Diplomacy in Empires in Arms involves navigating through a very large spreadsheet that sets general rules in dealing with every minor province and major power. You can set which minor nations you will accept control of, who you will accept alliances from, which minor nations to support in a war, and which to agree to a peace treaty with. The spreadsheet does not show where the minor nations area located because the game assumes you know where all forty or so of them are located (duh!). In addition to setting general behaviors, you can declare war, declare free states, offer loans, or engage in trade with Great Britain. If you are currently at war with a minor nation and don’t maintain an active army within its borders, the war is dissolved; since there are so many lands to worry about, this is a useful feature. One feature the game lacks is a numerical representation of nation relationships, especially with all of those minor nations; this would be helpful in determining which countries to worry about and which to ally with. Still, the diplomatic options in Empires in Arms give you enough control over your empire.

The reinforcement phase allows you to (surprise!) reinforce your armies. However, unlike in the setup phase, you can’t double-click to add units (you must use the “add units” button in the bottom left) and the game doesn’t even tell you what kind of units are ready to be deployed.
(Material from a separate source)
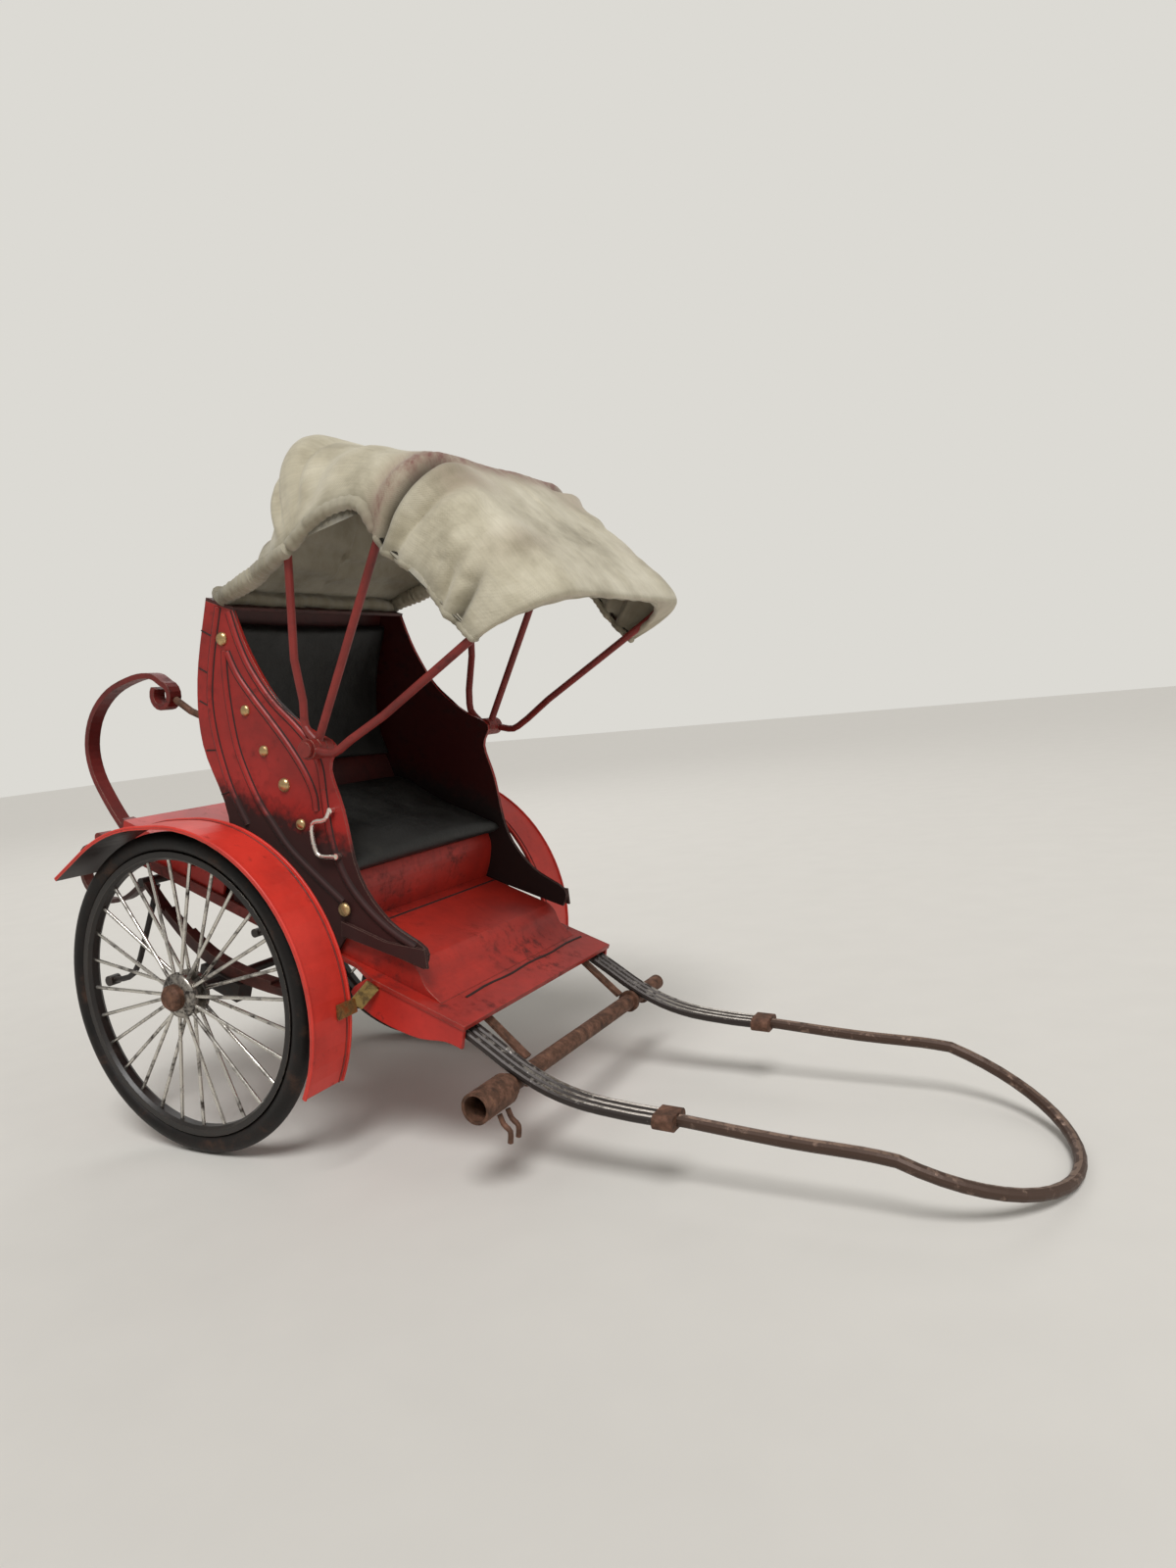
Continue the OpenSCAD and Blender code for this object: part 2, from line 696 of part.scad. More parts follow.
// Pins through the side panels, with round heads outside the bows
module pivot_pins() {
    pin_out = bow_plane + 1.5 * lane_step + 0.1;
    color("#a8281f") parked() both_sides()
        translate([pivot[0], body_half_w, pivot[1]]) rotate([-90, 0, 0]) {
            cylinder(d = pin_d, h = pin_out - body_half_w, $fn = 32);
            translate([0, 0, pin_out - body_half_w]) cylinder(r = pin_d / 2 + 0.8, h = 1, $fn = 32);
        }
}

// Hood cloth
// Rows of angle from straight up, reach, reach of the side hem, half width, corner radius
cloth_out = bow_d / 2 + soft_gap + cloth_t;
cloth_w = bow_plane + cloth_out;
cloth_reach = bow_reach + cloth_out;
cloth_corner = hoop_corner + cloth_out;
rail_hold = back_top_z + top_rail_t - pivot[1] + 0.6;
rear_row = [rear_bow_row[0], cloth_reach, 53.4, cloth_w, cloth_corner];
middle_row = [middle_bow_row[0], cloth_reach - 2, 61.5, cloth_w, cloth_corner];
front_row = [front_bow_row[0], cloth_reach, 61, cloth_w, cloth_corner];
curtain_rows = [
    [-58.5, rail_hold / cos(58.5) + 3, rail_hold / cos(58.5), body_half_w, 1.5],
    [-45, 61.5, 53.5, body_half_w + 1, 7],
    [-34, 69, 53, body_half_w + 3, 15],
    [-25, cloth_reach - 2, 53, cloth_w, cloth_corner],
    rear_row];
rear_roof_rows = [rear_row, [-7, cloth_reach - 4, 63.5, cloth_w, cloth_corner], middle_row];
front_roof_rows = [middle_row, [25, cloth_reach - 5.3, 61.5, cloth_w, cloth_corner], front_row,
    [46.5, cloth_reach - 1, 64, cloth_w, cloth_corner]];

// One row of cloth points, from the left hem over the top to the right hem
function cloth_row(row, skin) =
    let (reach = row[1] - skin, w = row[3] - skin, r = row[4] - skin,
        half = concat([[w, row[2]]], [for (a = [0:15:90]) [w - r + r * cos(a), reach - r + r * sin(a)]],
            [[w * 0.35, reach]]))
    [for (p = concat(half, [for (q = reversed(half)) [-q[0], q[1]]]))
        [pivot[0] + p[1] * sin(row[0]), p[0], pivot[1] + p[1] * cos(row[0])]];

module cloth(rows) {
    outer = [for (row = rows) each cloth_row(row, 0)];
    inner = [for (row = rows) each cloth_row(row, cloth_t)];
    n = len(cloth_row(rows[0], 0));
    m = len(rows);
    under = n * m;
    skins = [for (i = [0:m - 2], j = [0:n - 2]) let (a = i * n + j) each [
        [a, a + 1, a + n + 1], [a, a + n + 1, a + n],
        [under + a, under + a + n + 1, under + a + 1], [under + a, under + a + n, under + a + n + 1]]];
    hems = [for (i = [0:m - 2], j = [0, n - 1]) let (a = i * n + j) each j == 0
        ? [[a, a + n, under + a + n], [a, under + a + n, under + a]]
        : [[a, under + a + n, a + n], [a, under + a, under + a + n]]];
    ends = [for (i = [0, m - 1], j = [0:n - 2]) let (a = i * n + j) each i == 0
        ? [[a, under + a, under + a + 1], [a, under + a + 1, a + 1]]
        : [[a, under + a + 1, under + a], [a, a + 1, under + a + 1]]];
    color("#b3a98f") parked() polyhedron(concat(outer, inner), concat(skins, hems, ends), convexity = 4);
}

// Seat padding

module seat_cushion() {
    base = seat_z + sheet_t + soft_gap;
    color("#23211f") parked()
        side_plate([[seat_rear + soft_gap, base], [seat_front + 1, base], [seat_front + 4, base + 0.3],
            [seat_front + 4.6, base + 2], [seat_front + 2.5, base + seat_cushion_t],
            [back_face(base + 2.4 * seat_cushion_t) + 2, base + 2.4 * seat_cushion_t]],
            soft_gap - inner_half_w, inner_half_w - soft_gap);
}

module back_cushion() {
    line = [for (p = back_edge) if (p[1] > 66 && p[1] < 110)
        p + [back_inset + sheet_t + 2 * soft_gap, 0]];
    face = [for (p = reversed(line)) p + [back_cushion_t, 0]];
    color("#1e1c1b") parked()
        side_plate(concat(line, face), soft_gap - inner_half_w, inner_half_w - soft_gap);
}

// Wire hooks on the front edges of the side panels
module grab_handles() {
    line = smooth([[31.4, 68.9], [30.4, 65.8], [26.8, 63.8], [26.4, 61], [28.6, 56.6], [31.2, 54.8],
        [36.6, 56.6]], 3);
    color("#c9c6c0") parked() both_sides() {
        sweep(flat_path(line, body_half_w + 1.6), round_section(1.4));
        for (p = [line[0], line[len(line) - 1]])
            translate([p[0], body_half_w, p[1]]) rotate([-90, 0, 0]) cylinder(d = 1.8, h = 1.6, $fn = 24);
    }
}

tyre(1);  // left_tyre
rim(1);  // left_rim
spokes(1);  // left_spokes
hub(1);  // left_hub
hub_cap(1);  // left_hub_cap
tyre(-1);  // right_tyre
rim(-1);  // right_rim
spokes(-1);  // right_spokes
hub(-1);  // right_hub
hub_cap(-1);  // right_hub_cap
axle();
axle_blocks();
leaf_springs();
spring_hangers();
scroll_straps();
rear_tie_bar();
rear_stands();
frame_rails();
floor_plate();
side_skirts();
footwell_pan();
seat_riser();
seat_board();
side_panel(1);  // left_side_panel
side_panel(-1);  // right_side_panel
back_panel();
top_rail();
rear_box();
c_springs();
spring_links();
fender(1, left_fender_lead);  // left_fender
fender(-1, right_fender_lead);  // right_fender
fender_straps();
fender_stays();
shaft_tubes();
shaft_clamps();
shaft_loop();
crossbar();
crossbar_sleeve();
sleeve_prongs();
crossbar_saddles();
struts();
bow(rear_bow_row);  // rear_bow
bow(middle_bow_row);  // middle_bow
bow(front_bow_row);  // front_bow
pivot_pins();
cloth(curtain_rows);  // hood_curtain
cloth(rear_roof_rows);  // hood_roof_rear
cloth(front_roof_rows);  // hood_roof_front
seat_cushion();
back_cushion();
grab_handles();
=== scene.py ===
import json
import math

import bpy
from mathutils import Matrix, Vector, noise


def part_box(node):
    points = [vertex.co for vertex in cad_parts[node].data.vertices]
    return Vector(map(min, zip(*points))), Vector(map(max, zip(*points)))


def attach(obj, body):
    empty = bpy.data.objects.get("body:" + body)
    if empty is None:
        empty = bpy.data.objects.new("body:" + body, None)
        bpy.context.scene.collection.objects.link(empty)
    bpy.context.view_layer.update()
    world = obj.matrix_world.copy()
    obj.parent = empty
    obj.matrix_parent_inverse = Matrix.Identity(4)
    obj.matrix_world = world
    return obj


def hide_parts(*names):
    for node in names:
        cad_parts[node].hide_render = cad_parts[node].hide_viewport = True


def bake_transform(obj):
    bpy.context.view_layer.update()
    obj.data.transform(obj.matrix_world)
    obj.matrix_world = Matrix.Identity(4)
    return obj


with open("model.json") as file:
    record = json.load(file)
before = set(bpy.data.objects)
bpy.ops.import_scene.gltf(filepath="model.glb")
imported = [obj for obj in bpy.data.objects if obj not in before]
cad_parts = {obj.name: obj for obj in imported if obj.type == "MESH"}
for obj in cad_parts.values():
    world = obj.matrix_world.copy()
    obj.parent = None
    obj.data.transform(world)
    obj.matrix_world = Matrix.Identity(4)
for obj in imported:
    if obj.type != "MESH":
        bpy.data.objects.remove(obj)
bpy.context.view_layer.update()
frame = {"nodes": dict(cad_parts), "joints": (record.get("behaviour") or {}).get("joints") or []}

# Looks for a hand-made tin model of a pulled rickshaw with a folding cloth hood.
# Sizes are millimetres in a level frame measured from the axle, +X forward, +Y left, +Z up;
# place() turns them into the parked, nose-down frame of the CAD, in metres.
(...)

If you try to advance the turn, the game will warn you that you have unplaced reinforcements; however, I can’t seem to find them (clicking on the reinforce buttons in the bottom left all say “proper factor type not present this turn”). This is yet another part of Empires in Arms that is poorly designed and will confuse new players. You are given new reinforcements every three turns (so why the reinforcement phase appears other turns is beyond me) and you must deploy all of your reinforcements or they are lost permanently (makes sense). Each naval counter can contain a number of light, heavy, and transport ships (although they are limited according to the counter type) while land counter units contain infantry, cavalry, and guard units (which the game confusingly calls “factors”). There seems to be a unit cap for each counter type, although the manual (and non-existent tutorial) is fuzzy about this. You will also have to deal with reinforcements with your minor nations; luckily, the game will automatically move the map to countries you may have forgotten about (but, again, it won’t tell you what they are). Another “feature” I found is a warning about unassigned leaders: clicking on that leader and then pressing the “assign leader” button resulted in a “no available leader present” warning that effectively prevented me from playing that game further. Awesome. Like a host of other areas of the game, the reinforcement phase of Empires in Arms could have been streamlined for computer play.
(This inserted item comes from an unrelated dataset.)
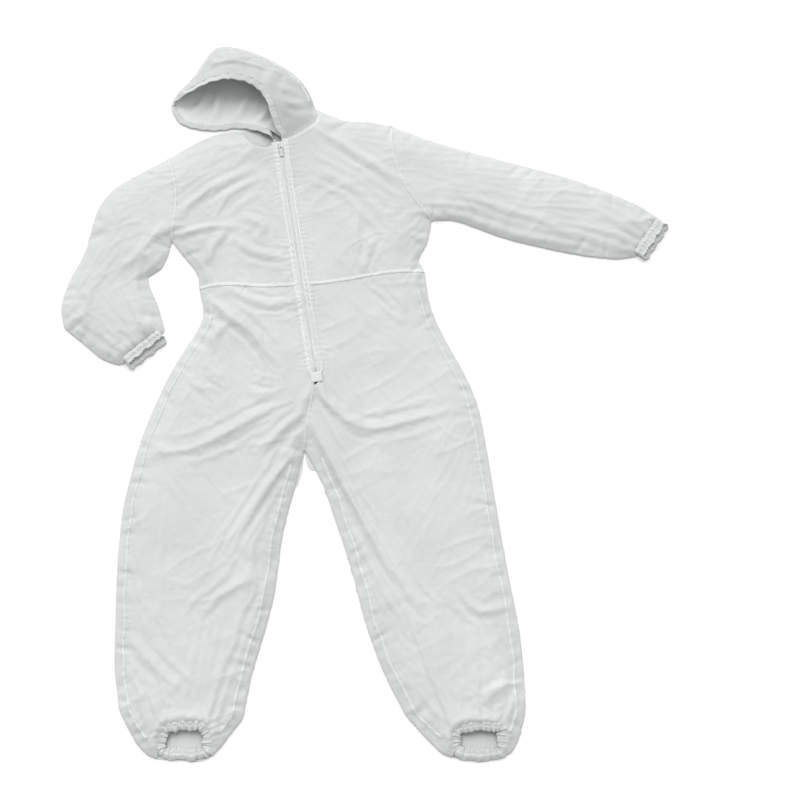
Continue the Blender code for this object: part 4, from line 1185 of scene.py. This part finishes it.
# A leg hem's section from under the leg's cloth over its outside into the mouth and back: way in, and height.
MOUTH_SECTION = [
    (-0.0090, -0.0034), (-0.0055, -0.0010), (-0.0025, 0.0006), (0.0000, 0.0012), (0.0025, 0.0007),
    (0.0048, -0.0002),
    (0.0062, 0.0004), (0.0080, 0.0006), (0.0100, 0.0002), (0.0122, 0.0004), (0.0145, 0.0000), (0.0156, -0.0010),
    (0.0150, -0.0022), (0.0130, -0.0028), (0.0095, -0.0032), (0.0060, -0.0034), (0.0020, -0.0036),
]
JOIN = 0.008  # the ruffles die out this far from where their ring closes
CUFF_POINTS = 300
FLOOR_GAP = 0.0003  # the least height of a cuff over the floor
MOUTH_FLOOR_GAP = 0.0019  # and of a leg's hem, over the back of the leg


def build_cuff(node, seed):
    """A wrist's ruffled hem, drawn in by the elastic inside it."""
    place = HEMS[node]
    wide, high, deep = place["half"]
    ring, outward, total = stadium(wide - 0.001, high - 0.001, CUFF_POINTS)
    at = np.arange(CUFF_POINTS) / CUFF_POINTS * total
    sway = wave(at, 0.03, 90 + seed)
    ease = np.minimum(1, np.minimum(at, total - at) / JOIN)
    above = (1 + outward[:, 1]) / 2
    verts = []
    for share, lift in HEM_SECTION:
        loose = min(1.0, (abs(share - 0.42) / 0.6) ** 1.3) * (0.5 if share < 0 else 1.0)
        big = wave(at + 0.0035 * math.sin(4 * share + seed) * sway, 0.0125, 70 + seed, 0.7)
        small = wave(at - 0.0030 * share * sway, 0.0060, 80 + seed, 0.7)
        inner = 1.0 if lift > -0.002 else 0.6
        radial = lift + ease * inner * (big * (0.0003 + 0.0013 * loose) + small * (0.0003 + 0.0004 * loose))
        shorter = 1 + (LOWER_LIP_OUT * (1 - above) - UPPER_LIP_BACK[node] * above) * (share > 0)
        depth = -deep + 2 * deep * share * shorter + ease * (sway * 0.0024 + big * 0.0014) * loose
        for (a, b), d in zip(ring + outward * radial[:, None], depth):
            x, y = place["middle"][:2] + place["across"] * a + place["facing"] * d
            verts.append((x, y, max(place["middle"][2] + b, FLOOR_GAP)))
    return verts, grid_faces(len(HEM_SECTION), CUFF_POINTS, closed=True), total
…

Moving units is fairly conventional. When a unit is selected during the naval or land phases, possible destinations are highlighted that give a great indication of a unit’s range. Naval units that move through opposing units won’t necessarily engage in combat (the ocean is big), but the possibility exists; intercepting enemy fleets is an interesting aspect of the game that gives smaller, faster fleets opportunities to sneak by large, imposing enemies. Naval units can also be instructed to blockade ports or engage in piracy (or anti-piracy) against enemy trade ships. Naval combat involves a wind gauge (who attacks first) and attacks are automatically resolved using a dice roll with bonuses determined by the forces that are present. Land movement and combat is similar, although you have to worry about supply (influenced by constructed depots) and weather (slower movement during winter). Leaders can be attached to land or naval corps (is the plural of “corps” corpses?); the leader unit remains on the map, even if the unit is attached to a subordinate. While corps can hold a lot of units, corps cannot be combined into larger units to make micromanagement any easier; luckily, the force pool is usually small enough where this is not an issue.
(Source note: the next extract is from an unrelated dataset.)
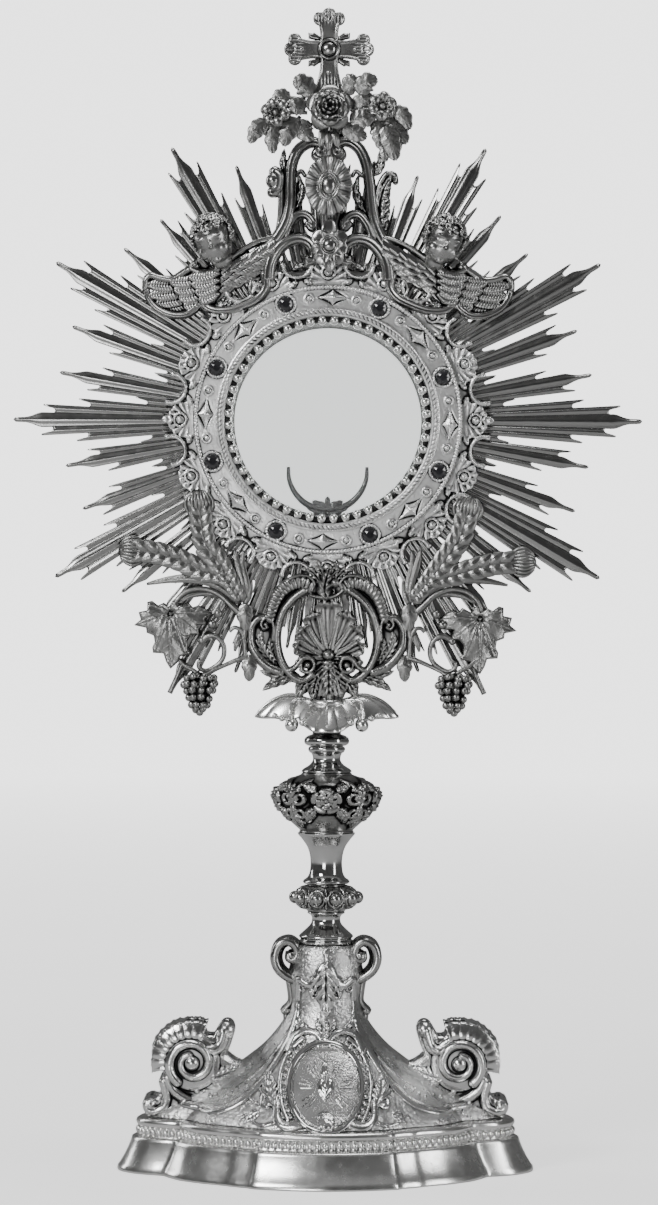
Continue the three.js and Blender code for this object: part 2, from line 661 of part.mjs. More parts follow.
// ---- assembly ----
addPart('foot_skirt', footSkirt(), BRIGHT);
addPart('foot_body', footBody(), SILVER);
addPart('foot_console_left', footConsole(-1), SILVER);
addPart('foot_console_right', footConsole(1), SILVER);
addPart('foot_medallion_front', footMedallion(-1), FROSTED);
addPart('foot_medallion_rear', footMedallion(1), FROSTED);
addPart('tie_rod', tieRod(), SILVER);
addPart('tie_nut', tieNut(), SILVER);
addPart('stem_flange', stemFlange(), BRIGHT);
addPart('lower_knop', lowerKnop(), SILVER);
addPart('stem_baluster', stemBaluster(), BRIGHT);
addPart('main_knop', mainKnop(), SILVER);
addPart('stem_neck', stemNeck(), BRIGHT);
addPart('stem_head', stemHead(), BRIGHT);
addPart('leaf_collar', leafCollar(), FROSTED);
addPart('shell_cartouche', shellCartouche(), SILVER);
addPart('rear_bracket', rearBracket(), SILVER);
addPart('gallery_plate', galleryPlate(), FROSTED);
addPart('chamber_case', chamberCase(), SILVER);
addPart('front_bezel', frontBezel(), BRIGHT);
addPart('pearl_ring', pearlRing(), BRIGHT);
addPart('front_glass', frontGlass(), CLEAR);
for (let i = 0; i < GEM_COUNT; i += 1) {
  addPart(`gem_${i + 1}`, gem(i), BLACK_STONE);
}
for (let i = 0; i < RAY_SECTORS; i += 1) {
  addPart(`ray_sector_${String(i + 1).padStart(2, '0')}`, raySector(i), SILVER);
}
addPart('cross', cross(), BRIGHT);
addPart('rose_bouquet', roseBouquet(), SILVER);
addPart('crown_scrollwork', crownScrollwork(), SILVER);
addPart('oval_rosette', ovalRosette(), SILVER);
addPart('lower_flower', lowerFlower(), SILVER);
addPart('cherub_left', cherub(-1), SILVER);
addPart('cherub_right', cherub(1), SILVER);
addPart('wheat_spray_left', wheatSpray(-1), SILVER);
addPart('wheat_spray_right', wheatSpray(1), SILVER);
addPart('vine_spray_left', vineSpray(-1), SILVER);
addPart('vine_spray_right', vineSpray(1), SILVER);
addPart('rear_door', rearDoor(), SILVER);
addPart('rear_glass', rearGlass(), CLEAR);
addPart('door_hinge_pin', doorHingePin(), SILVER);
addPart('door_knob', doorKnob(), BRIGHT);
addPart('lunula_socket', lunulaSocket(), BRIGHT);
addPart('lunula_front', lunulaFront(), BRIGHT);
addPart('lunula_clip', lunulaClip(), BRIGHT);

export default object;
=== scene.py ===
# A baroque-revival silver monstrance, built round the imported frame. Shapes are worked out in millimetres.
import math
import bpy
import bmesh
import numpy as np
from mathutils import Matrix, Vector


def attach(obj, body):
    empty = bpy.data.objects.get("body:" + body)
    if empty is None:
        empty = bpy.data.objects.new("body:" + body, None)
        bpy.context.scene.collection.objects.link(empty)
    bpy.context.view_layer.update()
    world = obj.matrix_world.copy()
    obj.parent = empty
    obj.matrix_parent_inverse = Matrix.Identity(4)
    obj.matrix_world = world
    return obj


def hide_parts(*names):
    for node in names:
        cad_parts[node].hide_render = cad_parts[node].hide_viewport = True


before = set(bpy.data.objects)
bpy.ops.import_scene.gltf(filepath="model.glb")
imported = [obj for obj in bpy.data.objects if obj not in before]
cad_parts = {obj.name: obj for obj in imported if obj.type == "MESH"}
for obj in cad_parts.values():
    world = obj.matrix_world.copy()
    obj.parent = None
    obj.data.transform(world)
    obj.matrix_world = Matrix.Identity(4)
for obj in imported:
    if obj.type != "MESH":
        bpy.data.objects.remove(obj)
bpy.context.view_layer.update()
MM = 0.001
scene = bpy.context.scene
# height of the glazed ring's centre
RING_Z = 419.0
# emission strength of the backdrop at its brightest
GLOW = 2.7
FRONT = np.array([0, -1.0, 0])
ROUND = 2 * math.pi
# the bore of the threaded stem pieces, and the radii at which arcs are measured in millimetres
BORE = 3.15
ARC_RADIUS = 67.0
STEM_ARC_RADIUS = 20.0
# the eight stones sit at these degrees, clockwise from the top
STONE_START, STONE_PITCH = 24.75, 45.0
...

At the end of every three turns, new units are produced as money and manpower is collected. Eventually, a winner is decided upon when a specified number of victory points is achieved. Overall, I found Empires in Arms to be too unexplained to compare favorably to other grand strategy titles. The lack of a tutorial seriously hurts this title, as a lot of the game rules and user interface conventions are different or just plain confusing. Most (if not all) of the unique features present in Empires in Arms are included in other titles as well, and those games are a lot more polished. Information that should be highlighted, such as reinforcement types and more specific warning information, is either buried or completely missing. There are also a lot of unique (some would say “weird”) rules that are poorly explained in the manual that I don’t fully understand, and I imagine a lot of others will be in the same situation. Personally, I like AGEOD's Napoleon game a whole lot better, as Empires in Arms is too basic of a board game port and lacks key features that would make it a more rounded title appropriate for a wider audience.

IN CLOSING
There are two ways of approaching Empires in Arms. If you know what you are doing, there is an enjoyable strategy game contained herein. However, most of us will be dumbfounded by the outright complexity of the game and the lack of a tutorial. With a game of this difficulty, it is imperative that a user-friendly tutorial be included to ease unfamiliar players into the game, and Empires in Arms lacks this important feature. I feel that a lot of players will fire this title up, mess around for five minutes, have no idea what they are doing, and consequently quit in frustration. Which is too bad, because I think there is a good game underneath all of the initial aggravation. The various diplomatic and strategic options, along with manipulating minor nations and moving your forces across Europe, makes for some intriguing gameplay that can be quite satisfying. But unless you really like grand strategy games and you think you can conquer the learning curve, spending $70 on Empires in Arms is too large of a gamble. Veteran players that understand what the heck is going on can bump up the score a point or two, but there are plenty of other games that provide similar strategy depth at a cheaper price and come with more user-friendly features for beginners.